Sectors affected: Cross-chain bridges (directly targeted), DeFi lending (TVL contagion from KelpDAO), liquid restaking (rsETH depegged), Solana DeFi (Drift impact), security auditing firms (demand spike).
What's Next
If bridge security standards emerge in Q2: Major protocols adopt multi-verifier configurations and eliminate single points of failure. TVL stabilizes and begins recovering. DeFi tokens that led the selloff (AAVE, LDO) become recovery plays. This requires coordinated industry action, which the DeFi United fund suggests is possible but unproven at scale.
If another major bridge exploit hits before standards are set: The $14 billion outflow becomes a trend, not an event. DeFi TVL could compress below $80 billion for the first time since early 2025. Institutional capital that entered through ETFs stays in BTC and doesnt rotate into DeFi exposure. The "crypto winter for DeFi" narrative takes hold even while BTC trades sideways or up.

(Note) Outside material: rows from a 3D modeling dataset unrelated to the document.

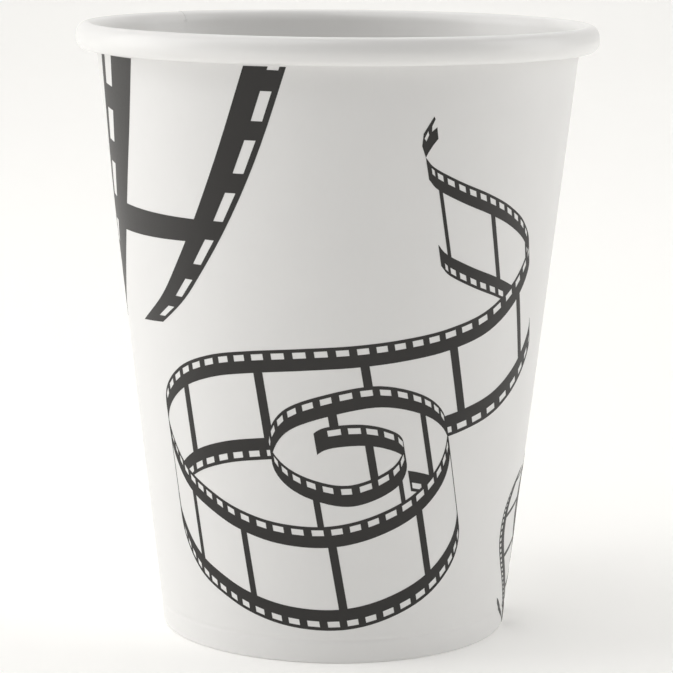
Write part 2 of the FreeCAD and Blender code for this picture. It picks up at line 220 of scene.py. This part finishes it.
class Graph:
    """The nodes of one material, around its Principled shader."""

    def __init__(self, name, constants):
        self.material = bpy.data.materials.new(name)
        self.material.use_nodes = True
        self.tree = self.material.node_tree
        self.shader = self.tree.nodes["Principled BSDF"]
        for socket, value in constants.items():
            self.shader.inputs[socket].default_value = value

    def node(self, kind, settings=None, inputs=None, output=0):
        """A node with its settings, then the values or links of its sockets."""
        node = self.tree.nodes.new(kind)
        for setting, value in (settings or {}).items():
            setattr(node, setting, value)
        for socket, value in (inputs or {}).items():
            if isinstance(value, Term):
                self.tree.links.new(value.socket, node.inputs[socket])
            else:
                node.inputs[socket].default_value = value
        return Term(self, node.outputs[output])

    def place(self):
        return self.node("ShaderNodeTexCoord", output="Object")

    def noise(self, size, detail=2.0, roughness=0.5, stretch=None):
        """Noise from 0 to 1 with features of one size, in metres, or stretched along an axis."""
        where = self.place()
        if stretch:
            where = self.node("ShaderNodeVectorMath", {"operation": "MULTIPLY"}, {0: where, 1: stretch})
        inputs = {"Vector": where, "Scale": 1 / size, "Detail": detail, "Roughness": roughness}
        return self.node("ShaderNodeTexNoise", inputs=inputs, output="Fac")

    def mixed(self, share, first, second):
        """Two colours, mixed by a value from 0 to 1."""
        return self.node(
            "ShaderNodeMix", {"data_type": "RGBA"},
            {"Factor": share, 6: (*first, 1), 7: (*second, 1)}, output=2)

    def feed(self, socket, term):
        self.tree.links.new(term.socket, self.shader.inputs[socket])

    def tint(self, share, colour, darkest, lightest):
        """Feed the base colour: one colour made darker or lighter, by a value from 0 to 1."""
        self.feed("Base Color", self.mixed(share, shade(colour, darkest), shade(colour, lightest)))

    def bump(self, height, strength, distance):
        inputs = {"Height": height, "Strength": strength, "Distance": distance}
        self.feed("Normal", self.node("ShaderNodeBump", inputs=inputs, output="Normal"))


def shade(colour, factor):
    """A colour made darker or lighter."""
    return tuple(channel * factor for channel in colour)


def board_material(colours):
    """Coated white board: faint clouds of fibre under a satin face."""
    graph = Graph("coated_board", {"IOR": 1.46, "Coat Weight": 0.12, "Coat Roughness": 0.28})
    clouds = graph.noise(6 * MM, detail=3)
    fibres = graph.noise(0.45 * MM, detail=4, roughness=0.65, stretch=(1, 1, 0.45))
    mottle = clouds * 0.6 + fibres * 0.4
    graph.tint(mottle, colours.board, 0.965, 1.02)
    graph.feed("Roughness", 0.42 + fibres * 0.12)
    graph.bump(fibres + clouds * 0.6, 0.16, 0.03 * MM)
    return graph.material


def lining_material(colours):
    """The inner face, under a thin clear film: smoother than the outside."""
    graph = Graph("lined_board", {"IOR": 1.5, "Coat Weight": 0.25, "Coat Roughness": 0.2})
    clouds = graph.noise(5 * MM, detail=3)
    fibres = graph.noise(0.6 * MM, detail=3, roughness=0.6, stretch=(1, 1, 0.5))
    mottle = clouds * 0.7 + fibres * 0.3
    graph.tint(mottle, colours.lining, 0.97, 1.015)
    graph.feed("Roughness", 0.34 + fibres * 0.1)
    graph.bump(fibres * 0.5 + clouds, 0.12, 0.03 * MM)
    return graph.material


def edge_material(colours):
    """The board's cut ends: bare fibres in thin layers."""
    graph = Graph("cut_board", {"Roughness": 0.85, "IOR": 1.4})
    fibres = graph.noise(0.12 * MM, detail=4, roughness=0.7)
    graph.tint(fibres, colours.cut_edge, 0.8, 1.15)
    graph.bump(fibres, 0.5, 0.03 * MM)
    return graph.material


def ink_material(colours):
    """Solid black ink: a little uneven where the board under it took it up."""
    graph = Graph("printed_ink", {"IOR": 1.48, "Coat Weight": 0.1, "Coat Roughness": 0.3})
    clouds = graph.noise(4 * MM, detail=3)
    grain = graph.noise(0.35 * MM, detail=4, roughness=0.7)
    uptake = clouds * 0.5 + grain * 0.5
    graph.tint(uptake, colours.ink, 0.75, 1.6)
    graph.feed("Roughness", 0.4 + grain * 0.14)
    graph.bump(grain + clouds * 0.5, 0.14, 0.03 * MM)
    return graph.material


def floor_material(studio):
    """Matt white paper on a light table."""
    glow = {"Emission Color": (*studio.floor, 1), "Emission Strength": studio.floor_glow}
    graph = Graph("studio_paper", {"Roughness": 0.9, "Specular IOR Level": 0.1, **glow})
    clouds = graph.noise(180 * MM)
    graph.tint(clouds, studio.floor, 0.99, 1.0)
    return graph.material


# The cup's outline

# The stretch of the roll where the board slips inside its own first round
TUCK_START = math.radians(215)
TUCK_END = math.radians(325)

# Layers of board in the hem: the wall, the disc's skirt and the wall's turned-in end
HEM_LAYERS = 3

# How wide the crease is, and how far the wall below it stands out, as a share of its depth
CREASE_WIDTH = 0.28 * MM
CREASE_BELOW = 0.35

# How the section strays from round: where its oval points, and the lesser waves round the wall
OVAL_TURN = 0.7
WAVE_COUNT = 5
WAVE_SHARE = 0.22
WAVE_TURN = 1.1
WAVE_TWIST = 2.4
WAVE_FADE = 1.15


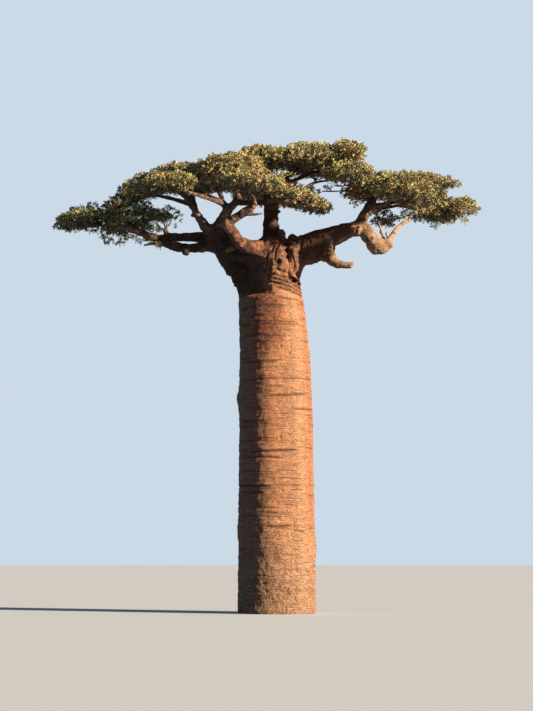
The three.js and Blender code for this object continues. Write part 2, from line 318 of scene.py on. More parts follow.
# Relief of the bark, beyond the shape of the limbs
relief = {
    "fillet": 0.75,  # how far two limbs melt together, as a share of the thinner one's radius
    # lumps: how many per metre, and how high on the trunk, on its head and on a thick limb
    "lumps": [
        (0.55, 0.016, 0.05, 0.05), (1.9, 0.004, 0.055, 0.06), (4.2, 0.0015, 0.04, 0.045),
        (8.5, 0.001, 0.018, 0.020),
    ],
    "crack": 0.07,  # how deep the cracks in the front of the head are
    "flutes": (2.24, 5.12),  # how closely the head's wide and narrow upright folds follow each other
    "fluteDepth": 0.10,
    "curtains": [(2.6, 0.060), (6.0, 0.028)],  # folds across the limbs: how many per metre, and how deep
    # upright ridges of the trunk: angle, height, and width in degrees
    "ridges": [(34, 0.05, 9), (128, 0.05, 14), (196, 0.06, 12), (262, 0.05, 15)],
    "wrinkle": 0.0018,  # depth of the fine level wrinkles
    "pebbles": (0.016, 0.014),  # heights of the large and the small pebbly lumps at the foot
    "pocks": (0.002, 0.07),  # depth of the pocks all over, and how much deeper they are at the foot
    "taper": 0.03,  # how far the skin is moved at most, so that the trunk keeps its exact taper
}

# Zones of the bark: for each edge an axis, where the zone starts along it and where it is full
zones = {
    "foot": [("z", 5.5, 0.3)],
    "stem": [("z", 13.7, 13.0)],
    "head": [("z", 13.9, 15.2)],
    "fluted": [("z", 14.9, 15.7)],
    "neckFlat": [("z", 14.15, 14.55), ("z", 16.05, 15.75), ("x", -2.3, -1.8), ("y", -0.05, -0.45)],
    "headFront": [
        ("z", 14.9, 15.3), ("z", 17.2, 16.8), ("y", -0.5, -0.9), ("x", -1.0, -0.6), ("x", 1.4, 1.1),
    ],
    "leftFlank": [("x", -0.5, -1.3), ("z", 14.15, 14.6), ("z", 17.5, 16.9), ("y", -1.9, -1.2)],
    "leftUp": [("x", -2.95, -3.15), ("z", 17.25, 17.5), ("z", 19.2, 18.8)],
    "frontBough": [("x", -2.4, -1.9), ("x", 1.0, 0.5), ("z", 16.0, 16.2), ("y", -0.9, -1.3)],
    "frontLow": [("z", 17.0, 16.6)],
    "frontBend": [("y", -2.7, -3.0), ("z", 18.3, 18.0)],
    "frontRise": [("y", -3.05, -3.3), ("z", 18.3, 18.0)],
    "upright": [("x", -0.95, -0.65), ("x", 0.55, 0.25), ("y", -0.9, -0.6), ("z", 17.0, 17.3)],
    "uprightLow": [("z", 18.2, 17.9)],
    "rightArm": [("x", 0.95, 1.35), ("x", 3.6, 3.2), ("z", 15.8, 16.2)],
    "rightElbow": [("x", 3.3, 3.9), ("z", 19.0, 17.0)],
    "stub": [("z", 16.3, 15.9), ("x", 2.2, 2.6)],
    "crown": [("z", 18.0, 18.5)],
}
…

If North Korean attacks accelerate: TRM Labs data shows their share of total losses rising every year since 2020. If a third major attack lands in Q2, the conversation shifts from "DeFi security" to "national security." Regulatory response could move faster than the industry expects. The CLARITY Act already includes provisions for digital asset security. A $577 million state-sponsored theft in four months could be the catalyst that turns those provisions into enforcement.
The $625 million number will fade from headlines by next week. The shift from code exploits to people exploits wont. Every protocol that hasnt rethought its operational security after April is a target, and the attackers have shown they have the patience to wait months for the right moment.